I mourn the loss of things that my children and I will never see—whether it’s the mass migration of passenger pigeons or the white blossoms of the American chestnut covering the mountains. Among these wounds there is indeed hope—a hope that can be seen, heard, and felt. For example, one can travel to Cataloochee Valley in the Great Smoky Mountains to hear the majestic, ear-piercing shrill of an elk bugle. This species was once lost to our mountains but is beginning to recover and reclaim its native land.
But I can’t ignore the silence of animals that can no longer be heard in the Smokies. Only a few decades ago, one could still hear the howls and cries of the red wolf. Though the red wolf has been silenced in the Smokies, it can still be heard in the wilds of eastern North Carolina. This swampy stronghold is the only place in the world where endangered red wolves roam free.
The red wolf was nearly driven to extinction in the 1950s through aggressive predator control programs. The red wolf population was decimated so badly that it was declared extinct in the wild in 1980. As a last-ditch effort, the U.S. Fish and Wildlife Service rounded up all of the remaining red wolves to rebuild an “experimental population.”
In 1987, a breeding population of red wolves was released at Alligator River National Wildlife Refuge on an isolated coastal peninsula of eastern North Carolina. The wolves that were released included only four mating pairs. From this first generation, the population now includes over 100 animals.

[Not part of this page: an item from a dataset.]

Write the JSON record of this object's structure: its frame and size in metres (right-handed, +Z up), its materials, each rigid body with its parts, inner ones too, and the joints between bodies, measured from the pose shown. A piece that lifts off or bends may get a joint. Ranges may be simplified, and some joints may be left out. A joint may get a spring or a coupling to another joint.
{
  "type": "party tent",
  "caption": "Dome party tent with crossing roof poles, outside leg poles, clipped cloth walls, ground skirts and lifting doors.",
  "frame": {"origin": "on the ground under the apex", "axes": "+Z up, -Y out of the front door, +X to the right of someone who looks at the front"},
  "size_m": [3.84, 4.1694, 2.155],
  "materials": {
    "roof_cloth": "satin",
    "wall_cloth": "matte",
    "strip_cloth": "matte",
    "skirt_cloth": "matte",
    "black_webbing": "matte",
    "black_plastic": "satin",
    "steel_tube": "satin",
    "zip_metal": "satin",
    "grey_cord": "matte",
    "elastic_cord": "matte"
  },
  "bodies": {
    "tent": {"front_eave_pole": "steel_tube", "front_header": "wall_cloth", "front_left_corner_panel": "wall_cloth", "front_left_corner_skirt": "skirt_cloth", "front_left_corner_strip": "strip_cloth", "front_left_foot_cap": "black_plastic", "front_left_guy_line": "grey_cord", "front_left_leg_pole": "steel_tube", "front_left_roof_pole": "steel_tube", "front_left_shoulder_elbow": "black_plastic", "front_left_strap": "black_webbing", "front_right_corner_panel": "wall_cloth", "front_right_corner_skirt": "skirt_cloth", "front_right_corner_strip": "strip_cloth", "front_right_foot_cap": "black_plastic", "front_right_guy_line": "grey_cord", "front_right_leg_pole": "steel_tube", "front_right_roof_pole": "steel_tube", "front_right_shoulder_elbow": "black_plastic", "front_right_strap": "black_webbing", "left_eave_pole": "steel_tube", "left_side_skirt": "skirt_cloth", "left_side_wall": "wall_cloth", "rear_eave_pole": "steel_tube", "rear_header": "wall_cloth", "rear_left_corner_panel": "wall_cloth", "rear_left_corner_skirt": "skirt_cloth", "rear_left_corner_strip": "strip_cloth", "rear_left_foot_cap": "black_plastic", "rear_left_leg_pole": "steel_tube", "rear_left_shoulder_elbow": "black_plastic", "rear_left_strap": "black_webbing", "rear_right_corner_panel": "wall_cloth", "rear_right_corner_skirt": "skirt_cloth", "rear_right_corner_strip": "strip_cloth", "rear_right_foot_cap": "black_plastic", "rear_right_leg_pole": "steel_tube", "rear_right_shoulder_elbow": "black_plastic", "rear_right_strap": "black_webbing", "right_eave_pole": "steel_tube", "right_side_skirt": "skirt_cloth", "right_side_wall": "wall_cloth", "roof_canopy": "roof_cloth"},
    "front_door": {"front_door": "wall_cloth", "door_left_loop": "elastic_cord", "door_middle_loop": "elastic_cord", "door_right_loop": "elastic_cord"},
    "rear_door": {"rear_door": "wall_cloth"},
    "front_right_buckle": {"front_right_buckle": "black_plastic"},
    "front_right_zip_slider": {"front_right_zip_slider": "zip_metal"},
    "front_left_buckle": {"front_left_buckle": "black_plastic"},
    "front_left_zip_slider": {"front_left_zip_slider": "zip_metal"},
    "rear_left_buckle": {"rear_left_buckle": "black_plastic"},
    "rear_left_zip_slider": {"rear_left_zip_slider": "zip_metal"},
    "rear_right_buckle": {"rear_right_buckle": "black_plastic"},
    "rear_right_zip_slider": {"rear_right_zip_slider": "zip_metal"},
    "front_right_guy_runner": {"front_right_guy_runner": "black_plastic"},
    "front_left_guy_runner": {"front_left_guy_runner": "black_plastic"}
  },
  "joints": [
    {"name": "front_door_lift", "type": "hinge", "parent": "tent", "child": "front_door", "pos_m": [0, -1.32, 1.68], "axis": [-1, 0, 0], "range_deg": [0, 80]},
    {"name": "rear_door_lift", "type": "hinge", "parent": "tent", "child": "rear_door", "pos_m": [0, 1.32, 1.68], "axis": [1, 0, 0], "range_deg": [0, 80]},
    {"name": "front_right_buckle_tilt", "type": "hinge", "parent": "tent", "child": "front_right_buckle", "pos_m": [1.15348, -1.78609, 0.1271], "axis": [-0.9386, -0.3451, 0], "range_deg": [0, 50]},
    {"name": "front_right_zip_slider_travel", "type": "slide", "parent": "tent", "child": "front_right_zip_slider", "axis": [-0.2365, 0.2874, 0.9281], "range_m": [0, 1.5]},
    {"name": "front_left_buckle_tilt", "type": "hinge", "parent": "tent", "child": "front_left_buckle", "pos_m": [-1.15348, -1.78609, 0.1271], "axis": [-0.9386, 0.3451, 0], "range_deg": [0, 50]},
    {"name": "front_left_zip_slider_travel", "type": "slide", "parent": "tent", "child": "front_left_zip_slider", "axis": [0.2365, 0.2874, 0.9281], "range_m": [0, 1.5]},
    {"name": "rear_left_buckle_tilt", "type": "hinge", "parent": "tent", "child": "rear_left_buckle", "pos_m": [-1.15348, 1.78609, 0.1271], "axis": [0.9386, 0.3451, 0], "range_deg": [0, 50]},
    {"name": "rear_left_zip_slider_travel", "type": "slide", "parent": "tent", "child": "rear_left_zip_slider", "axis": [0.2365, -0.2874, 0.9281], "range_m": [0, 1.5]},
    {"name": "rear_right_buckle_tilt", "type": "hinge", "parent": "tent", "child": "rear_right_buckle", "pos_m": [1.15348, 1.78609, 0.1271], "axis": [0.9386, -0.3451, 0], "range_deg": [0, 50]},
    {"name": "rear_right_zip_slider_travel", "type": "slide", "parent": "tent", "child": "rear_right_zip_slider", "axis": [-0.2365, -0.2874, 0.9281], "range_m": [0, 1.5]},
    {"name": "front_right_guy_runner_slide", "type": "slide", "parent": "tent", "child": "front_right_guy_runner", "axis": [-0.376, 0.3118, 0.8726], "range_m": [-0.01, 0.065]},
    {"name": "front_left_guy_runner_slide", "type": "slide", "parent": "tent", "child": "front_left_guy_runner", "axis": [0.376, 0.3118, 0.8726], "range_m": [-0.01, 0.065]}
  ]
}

As the population has grown, the recovery program has faced increasing scrutiny and attacks from some unlikely foes. The North Carolina Wildlife Resources Commission recently passed a series of resolutions that aim to undermine the protections for the red wolf and destroy the species outright. They say that it’s too challenging, too expensive, too contentious, and too late to protect the red wolf. I say, welcome to conservation.

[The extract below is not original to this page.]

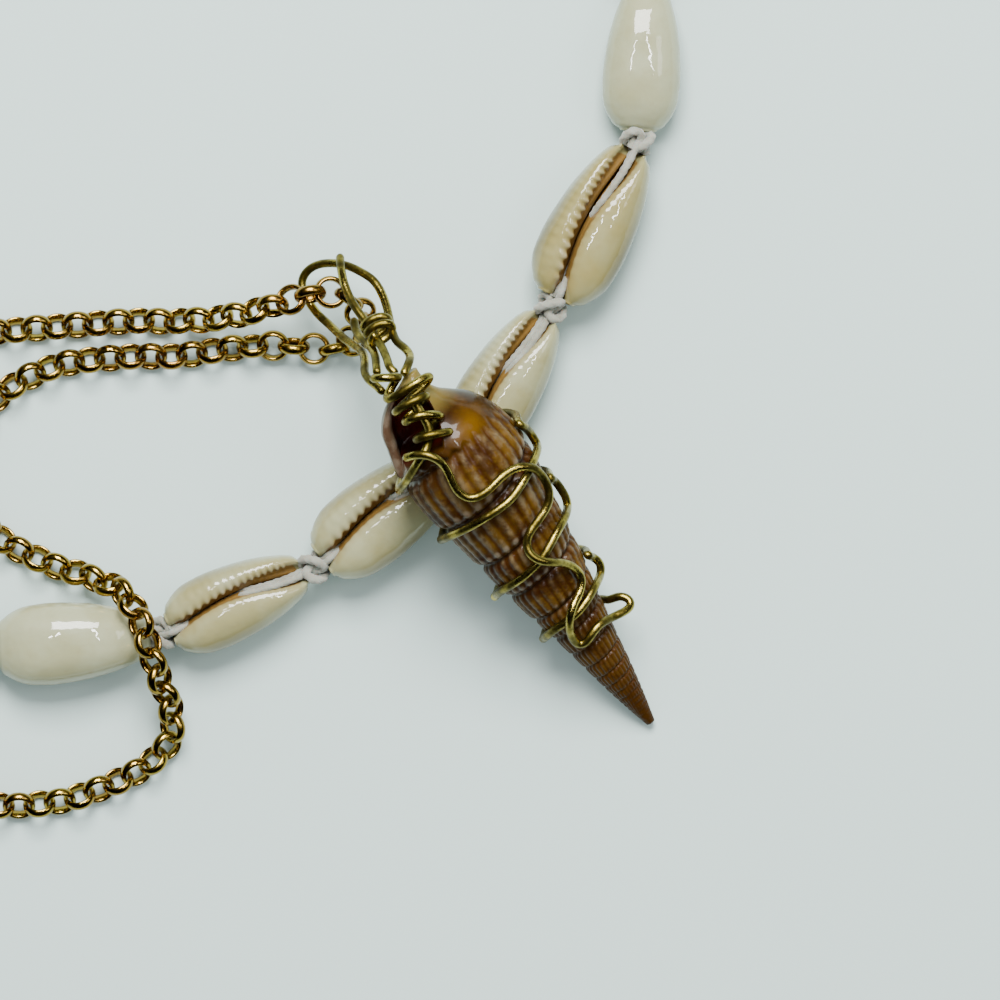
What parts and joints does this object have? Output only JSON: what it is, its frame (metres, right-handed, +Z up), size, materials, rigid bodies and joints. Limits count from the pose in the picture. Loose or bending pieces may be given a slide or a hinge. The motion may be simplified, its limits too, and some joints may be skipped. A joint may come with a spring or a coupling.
{
  "type": "cowrie shell necklace",
  "caption": "Layered necklace laid flat: cowrie shells on a knotted waxed cord, and a gold chain with a wire-wrapped spiral shell pendant, on one clasp.",
  "frame": {"origin": "middle of the neck opening, on the surface that the necklace lies on", "axes": "+Z up from the surface, +Y towards the top of the picture, +X towards its right"},
  "size_m": [0.1806, 0.1888, 0.027],
  "materials": {
    "cowrie": "gloss",
    "cord": "waxed",
    "chain": "polished",
    "clasp": "polished",
    "spiral": "satin",
    "wire": "aged"
  },
  "bodies": {
    "root": {"cowrie_01": "cowrie", "cowrie_02": "cowrie", "cowrie_03": "cowrie", "cowrie_04": "cowrie", "cowrie_05": "cowrie", "cowrie_06": "cowrie", "cowrie_07": "cowrie", "cowrie_08": "cowrie", "cowrie_09": "cowrie", "cowrie_10": "cowrie", "cowrie_11": "cowrie", "cowrie_12": "cowrie", "cowrie_13": "cowrie", "cowrie_14": "cowrie", "cowrie_15": "cowrie", "cowrie_16": "cowrie", "cowrie_17": "cowrie", "cowrie_18": "cowrie", "cowrie_19": "cowrie", "cowrie_20": "cowrie", "cowrie_21": "cowrie", "cord": "cord", "chain_inner": "chain", "chain_outer": "chain", "clasp": "clasp", "spiral_shell": "spiral", "wrap_wire": "wire", "neck_coil": "wire", "bail_loop": "wire", "bail_strand": "wire", "bail_stay": "wire"}
  },
  "joints": []
}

Conservation is inherently challenging, but since when has that stopped us? What if we had given up on the grizzly, the gray wolf, or the bald eagle? Can you imagine having our national symbol relegated to a mere picture on the back of a quarter? The NC Wildlife Resources Commission is only interested in a future without the red wolf. In my view the real challenge is revamping the apple-polishing good ol’ boy politics that pervade these agencies entrusted to serve the public.

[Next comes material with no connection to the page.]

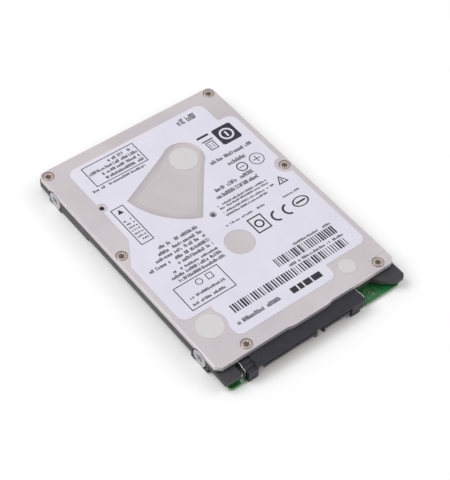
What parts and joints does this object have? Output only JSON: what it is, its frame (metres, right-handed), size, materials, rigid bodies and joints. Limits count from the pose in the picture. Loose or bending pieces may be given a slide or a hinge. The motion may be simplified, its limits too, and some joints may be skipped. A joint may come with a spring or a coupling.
{
  "type": "hard disk drive",
  "caption": "Slim 2.5 inch hard disk drive: stamped cover with label over a black casting, circuit board underneath, serial plug at one end, disk and head arm inside.",
  "frame": {"origin": "bottom centre of the drive's box, on the mounting plane", "axes": "+X across the drive, +Y along it from the plug end to the far end, +Z from the mounting plane up through the cover"},
  "size_m": [0.0698, 0.1002, 0.007],
  "materials": {
    "coated_casting": "die casting with a satin black coat",
    "cover_sheet": "satin bead-blasted sheet",
    "gasket_foam": "matte foam",
    "screw_steel": "warm nickel plate",
    "small_screw_steel": "bright zinc",
    "label_film": "printed polyester film",
    "seal_foil": "matte adhesive foil",
    "board_laminate": "green solder mask over glass laminate",
    "insulator_film": "black polyester film",
    "plug_plastic": "glass-filled black plastic",
    "gold_contacts": "gold flash",
    "tinned_steel": "tin plate",
    "chip_resin": "moulded epoxy",
    "crystal_can": "nickel can",
    "ceramic_parts": "tan ceramic with tinned ends",
    "flex_film": "amber polyimide",
    "bearing_bronze": "sintered bronze",
    "bearing_steel": "ground steel",
    "hub_aluminium": "turned",
    "magnet_nickel": "nickel plate",
    "yoke_steel": "nickel-plated stamping",
    "lamination_steel": "coated laminations",
    "copper_wire": "enamelled copper wire",
    "disk_mirror": "sputtered and polished",
    "coil_resin": "brown moulded resin",
    "spring_steel": "rolled stainless sheet",
    "slider_ceramic": "lapped ceramic",
    "ramp_plastic": "natural low-wear plastic",
    "filter_felt": "white filter felt"
  },
  "bodies": {
    "root": {"base_casting": "coated_casting", "top_cover": "cover_sheet", "cover_gasket": "gasket_foam", "cover_screws": "screw_steel", "product_label": "label_film", "foil_seals": "seal_foil", "circuit_board": "board_laminate", "board_screws": "small_screw_steel", "board_insulator": "insulator_film", "sata_plug": "plug_plastic", "power_contacts": "gold_contacts", "signal_contacts": "gold_contacts", "plug_hold_downs": "tinned_steel", "controller_chip": "chip_resin", "motor_driver_chip": "chip_resin", "memory_chip": "chip_resin", "flash_chip": "chip_resin", "crystal": "crystal_can", "passive_components": "ceramic_parts", "shock_sensors": "ceramic_parts", "test_points": "gold_contacts", "motor_flex": "flex_film", "motor_contacts": "gold_contacts", "head_connector": "plug_plastic", "bearing_sleeve": "bearing_bronze", "thrust_plate": "bearing_steel", "stator_core": "lamination_steel", "stator_coils": "copper_wire", "pivot_shaft": "bearing_steel", "bearing_inner_rings": "bearing_steel", "bearing_balls": "bearing_steel", "pivot_screw": "screw_steel", "flex_cable": "flex_film", "flex_bracket": "spring_steel", "lower_yoke": "yoke_steel", "upper_yoke": "yoke_steel", "voice_coil_magnets": "magnet_nickel", "crash_stops": "gasket_foam", "inner_screws": "small_screw_steel", "load_ramp": "ramp_plastic", "latch_pin": "bearing_steel", "recirculation_filter": "filter_felt", "breather_filter": "filter_felt"},
    "disk_rotor": {"spindle_hub": "hub_aluminium", "spindle_shaft": "bearing_steel", "rotor_magnet": "magnet_nickel", "platter": "disk_mirror", "disk_clamp": "hub_aluminium", "clamp_screw": "small_screw_steel"},
    "head_arm": {"actuator_arm": "hub_aluminium", "pivot_sleeve": "bearing_steel", "bearing_outer_rings": "bearing_steel", "voice_coil": "copper_wire", "coil_frame": "coil_resin", "upper_suspension": "spring_steel", "lower_suspension": "spring_steel", "head_sliders": "slider_ceramic", "preamp_chip": "chip_resin"},
    "latch": {"latch_lever": "ramp_plastic"}
  },
  "joints": [
    {"name": "disk_spin", "type": "hinge", "parent": "root", "child": "disk_rotor", "pos_m": [0.0003, -0.0106, 0.0043], "axis": [0, 0, 1], "continuous": true},
    {"name": "arm_swing", "type": "hinge", "parent": "root", "child": "head_arm", "pos_m": [0.0074, 0.0281, 0.0043], "axis": [0, 0, 1], "range_deg": [0, 35.5]},
    {"name": "latch_turn", "type": "hinge", "parent": "root", "child": "latch", "pos_m": [0.02658, 0.03737, 0.0043], "axis": [0, 0, 1], "range_deg": [-16, 0]}
  ]
}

In 2007, the last year the data was compiled, a total of $1.4 million in federal money was spent on red wolf conservation efforts. This is less than 1% of what was spent on all endangered mammals combined. Compare that to the bald eagle, a recovered and delisted species, which cost $9.5 million.
And just guess how much the state of North Carolina spent on red wolf recovery in 2007? A paltry and embarrassing $1,523. That’s roughly $15 per wild red wolf for the entire year. I would guess the NC Wildlife Resources Commission spends more than $1,500 a year on coffee and donuts for their meetings.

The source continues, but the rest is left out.